Par contre, ce qui est bien joué de la part de Wadlow, c’est d’avoir tourné à son avantage ce qui était un "défaut" : le fait que l’actrice ait vieilli. A l’époque où Kick-ass 1 venait de sortir, une des craintes des fans était que la suite se fasse trop attendre et que l’actrice Chloë Moretz ne soit trop âgée ensuite pour reprendre son rôle ; finalement Kick-ass 2 offre au personnage d’Hit-girl un traitement différent du comic, en la montrant se faire rattraper par ses hormones.

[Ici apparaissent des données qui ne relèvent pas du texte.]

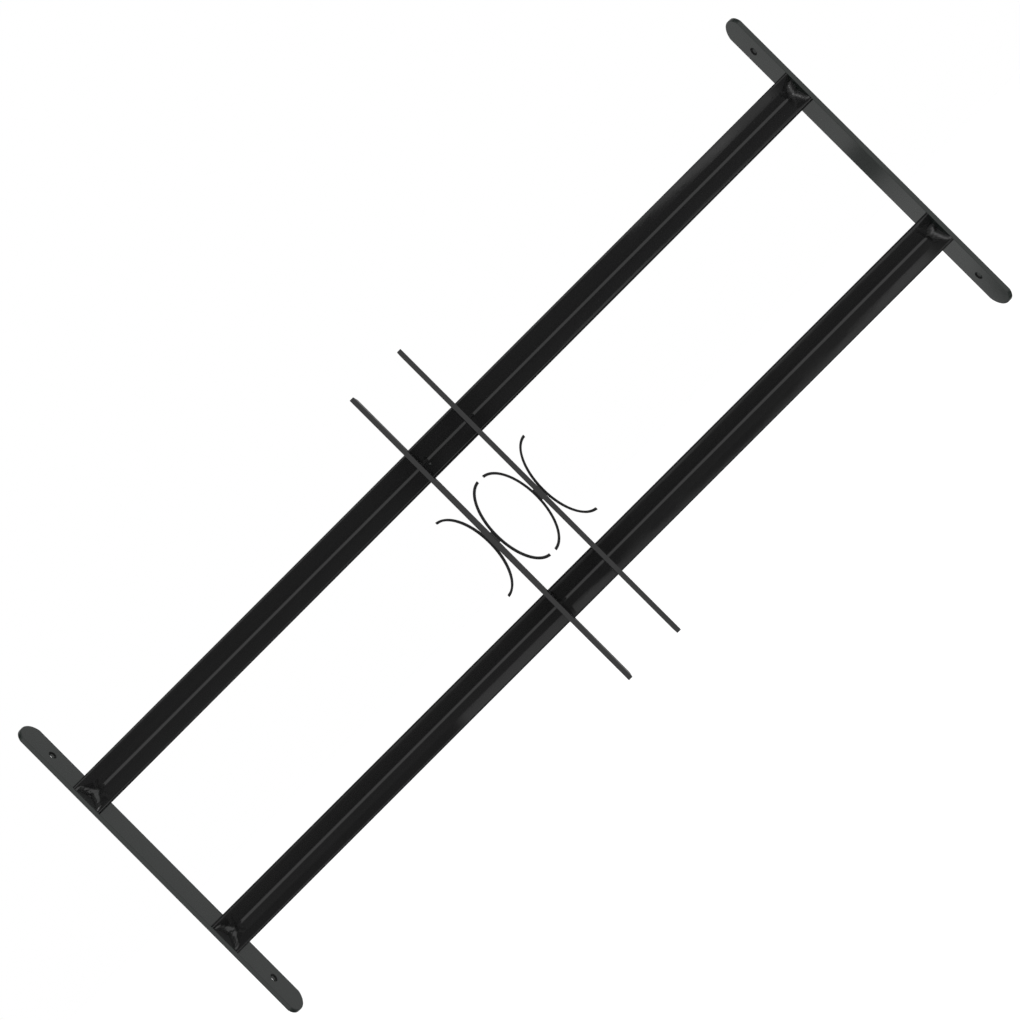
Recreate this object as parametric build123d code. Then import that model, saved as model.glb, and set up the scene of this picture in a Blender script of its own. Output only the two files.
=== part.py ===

En dehors de la mise en scène moins recherchée et l’aseptisation de l’adaptation, le travail sur la musique est aussi moins élaboré, bien que les compositions de la BO restent les mêmes, et que le choix des chansons soit parfois sympa… mais d’autres fois pas tellement.
Ce qui ne change pas, c’est le fait qu’Aaron Taylor-Johnson, qui reprend son rôle de Kick-ass, est vraiment très bon. Il a un gros potentiel comique, la façon dont il prononce des répliques suffit à les rendre hilarantes ; c’était le cas dans le précédent film, c’est encore le cas ici, notamment avec son mémorable "Hell yeaaah !". La façon dont il le dit le rend tellement "dorky", et son intonation à elle seule montre que malgré son costume et sa notoriété, Kick-ass reste un gamin qui vit son fantasme de geek.
La fin du film, en plus d’être un happy end, rend la tâche difficile pour quiconque s’attèlerait à une suite.
Mais, s’il-vous-plaît, faites qu’il y ait une suite, et réalisée par Matthew Vaughn cette fois !
Kick-ass 2 n’est pas mauvais, il est même bien, on s’amuse beaucoup, il y a de bonnes idées, mais il souffre forcément de la comparaison avec le premier film et le comic sur lequel il est basé, tous deux tellement mieux !
J’ai revu Kick-ass 1 quelques heures avant la projection en avant-première au Grand Rex, et dans son genre c’est un chef-d’œuvre, avec son scénario bien ficelé, ses personnages bien développés, sa mise en scène imaginative, sa BO géniale, ses acteurs à fond, …
Kick-ass 2 allait forcément être moins bon, mais il aurait dû être mieux que ça quand même.